**WORK TO BE COMPLETED**
Nothing should be output except the lines from the one containing "front_cover()" through the one containing "before = set(bpy.data.objects)", both ends included, each repeated exactly.

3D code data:
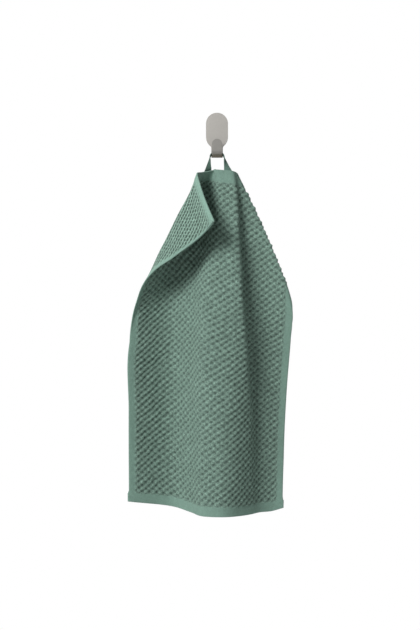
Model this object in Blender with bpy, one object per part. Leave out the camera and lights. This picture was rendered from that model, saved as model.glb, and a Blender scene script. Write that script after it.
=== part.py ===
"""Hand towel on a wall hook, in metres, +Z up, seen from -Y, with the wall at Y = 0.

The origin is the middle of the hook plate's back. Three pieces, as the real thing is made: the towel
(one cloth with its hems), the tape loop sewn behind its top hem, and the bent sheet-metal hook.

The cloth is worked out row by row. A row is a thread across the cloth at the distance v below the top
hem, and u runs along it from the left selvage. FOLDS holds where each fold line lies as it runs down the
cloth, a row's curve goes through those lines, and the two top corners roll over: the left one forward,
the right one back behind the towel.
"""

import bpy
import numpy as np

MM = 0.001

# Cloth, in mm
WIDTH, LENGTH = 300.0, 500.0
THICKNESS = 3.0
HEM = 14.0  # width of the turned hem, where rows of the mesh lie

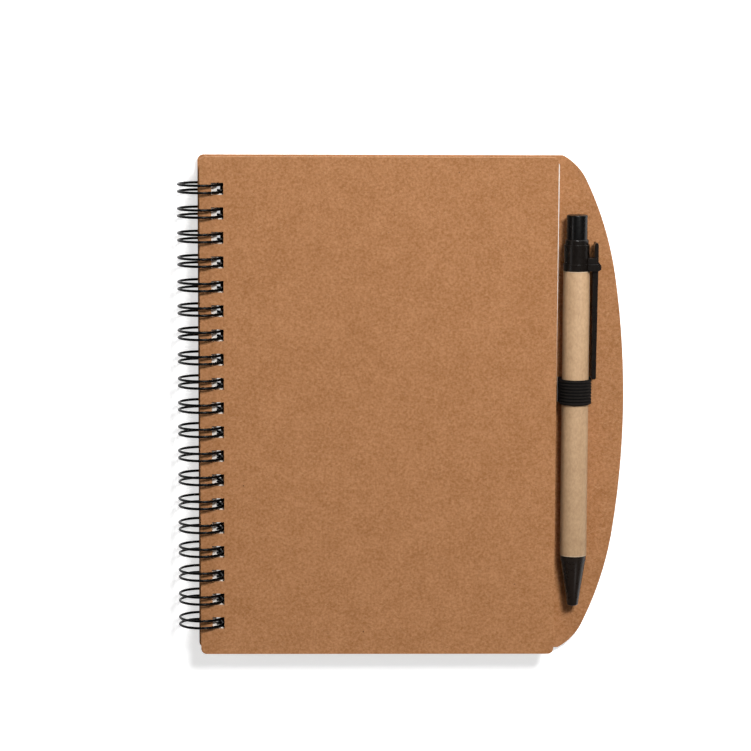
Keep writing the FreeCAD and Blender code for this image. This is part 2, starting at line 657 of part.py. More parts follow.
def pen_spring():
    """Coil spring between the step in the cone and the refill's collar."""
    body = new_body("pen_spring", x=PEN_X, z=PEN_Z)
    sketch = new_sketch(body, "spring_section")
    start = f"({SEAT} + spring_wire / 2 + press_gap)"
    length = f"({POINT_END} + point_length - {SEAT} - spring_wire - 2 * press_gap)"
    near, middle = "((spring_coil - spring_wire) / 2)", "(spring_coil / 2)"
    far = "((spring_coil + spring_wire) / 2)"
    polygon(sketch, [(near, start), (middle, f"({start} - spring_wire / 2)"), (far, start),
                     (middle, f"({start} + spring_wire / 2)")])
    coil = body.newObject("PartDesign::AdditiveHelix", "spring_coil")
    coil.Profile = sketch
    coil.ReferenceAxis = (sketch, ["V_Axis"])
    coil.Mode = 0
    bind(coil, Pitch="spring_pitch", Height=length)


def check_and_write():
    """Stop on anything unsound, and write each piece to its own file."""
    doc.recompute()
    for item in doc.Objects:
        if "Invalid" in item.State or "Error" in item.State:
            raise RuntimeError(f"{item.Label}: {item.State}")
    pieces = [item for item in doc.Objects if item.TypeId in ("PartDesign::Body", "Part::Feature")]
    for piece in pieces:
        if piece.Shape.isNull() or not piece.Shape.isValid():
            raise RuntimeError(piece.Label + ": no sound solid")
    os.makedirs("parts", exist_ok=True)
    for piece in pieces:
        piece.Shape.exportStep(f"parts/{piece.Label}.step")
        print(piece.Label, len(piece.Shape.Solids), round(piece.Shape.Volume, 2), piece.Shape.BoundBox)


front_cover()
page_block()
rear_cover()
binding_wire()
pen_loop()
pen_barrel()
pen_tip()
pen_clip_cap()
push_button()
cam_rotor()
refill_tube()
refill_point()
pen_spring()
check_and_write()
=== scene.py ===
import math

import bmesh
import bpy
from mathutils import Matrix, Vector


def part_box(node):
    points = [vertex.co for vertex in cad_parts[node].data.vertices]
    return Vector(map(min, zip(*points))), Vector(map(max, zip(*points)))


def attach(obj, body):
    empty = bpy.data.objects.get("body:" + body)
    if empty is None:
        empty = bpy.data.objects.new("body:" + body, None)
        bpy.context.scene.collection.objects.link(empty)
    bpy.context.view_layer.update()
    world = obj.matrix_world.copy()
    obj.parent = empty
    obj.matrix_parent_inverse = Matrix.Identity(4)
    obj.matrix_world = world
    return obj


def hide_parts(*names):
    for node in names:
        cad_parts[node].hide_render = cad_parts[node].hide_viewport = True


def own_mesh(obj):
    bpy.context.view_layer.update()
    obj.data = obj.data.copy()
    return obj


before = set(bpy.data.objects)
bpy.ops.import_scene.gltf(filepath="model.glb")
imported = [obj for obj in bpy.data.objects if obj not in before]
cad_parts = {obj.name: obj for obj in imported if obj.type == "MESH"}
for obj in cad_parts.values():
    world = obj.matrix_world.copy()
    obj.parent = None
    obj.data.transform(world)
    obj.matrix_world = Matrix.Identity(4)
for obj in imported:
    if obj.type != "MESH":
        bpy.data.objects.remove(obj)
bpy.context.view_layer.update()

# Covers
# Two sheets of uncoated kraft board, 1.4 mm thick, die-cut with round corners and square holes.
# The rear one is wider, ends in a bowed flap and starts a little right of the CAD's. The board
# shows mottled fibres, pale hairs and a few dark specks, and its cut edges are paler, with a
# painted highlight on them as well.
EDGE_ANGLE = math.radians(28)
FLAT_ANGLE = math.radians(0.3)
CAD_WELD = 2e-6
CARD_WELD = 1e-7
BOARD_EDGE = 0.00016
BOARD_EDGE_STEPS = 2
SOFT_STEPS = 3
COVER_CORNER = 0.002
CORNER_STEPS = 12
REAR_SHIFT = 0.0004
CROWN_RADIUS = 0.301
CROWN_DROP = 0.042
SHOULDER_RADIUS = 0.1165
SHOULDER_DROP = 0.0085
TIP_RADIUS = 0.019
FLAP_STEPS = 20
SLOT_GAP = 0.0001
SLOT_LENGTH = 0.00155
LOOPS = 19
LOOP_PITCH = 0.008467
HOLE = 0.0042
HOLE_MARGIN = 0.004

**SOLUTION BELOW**
front_cover()
page_block()
rear_cover()
binding_wire()
pen_loop()
pen_barrel()
pen_tip()
pen_clip_cap()
push_button()
cam_rotor()
refill_tube()
refill_point()
pen_spring()
check_and_write()
=== scene.py ===
import math

import bmesh
import bpy
from mathutils import Matrix, Vector


def part_box(node):
    points = [vertex.co for vertex in cad_parts[node].data.vertices]
    return Vector(map(min, zip(*points))), Vector(map(max, zip(*points)))


def attach(obj, body):
    empty = bpy.data.objects.get("body:" + body)
    if empty is None:
        empty = bpy.data.objects.new("body:" + body, None)
        bpy.context.scene.collection.objects.link(empty)
    bpy.context.view_layer.update()
    world = obj.matrix_world.copy()
    obj.parent = empty
    obj.matrix_parent_inverse = Matrix.Identity(4)
    obj.matrix_world = world
    return obj


def hide_parts(*names):
    for node in names:
        cad_parts[node].hide_render = cad_parts[node].hide_viewport = True


def own_mesh(obj):
    bpy.context.view_layer.update()
    obj.data = obj.data.copy()
    return obj


before = set(bpy.data.objects)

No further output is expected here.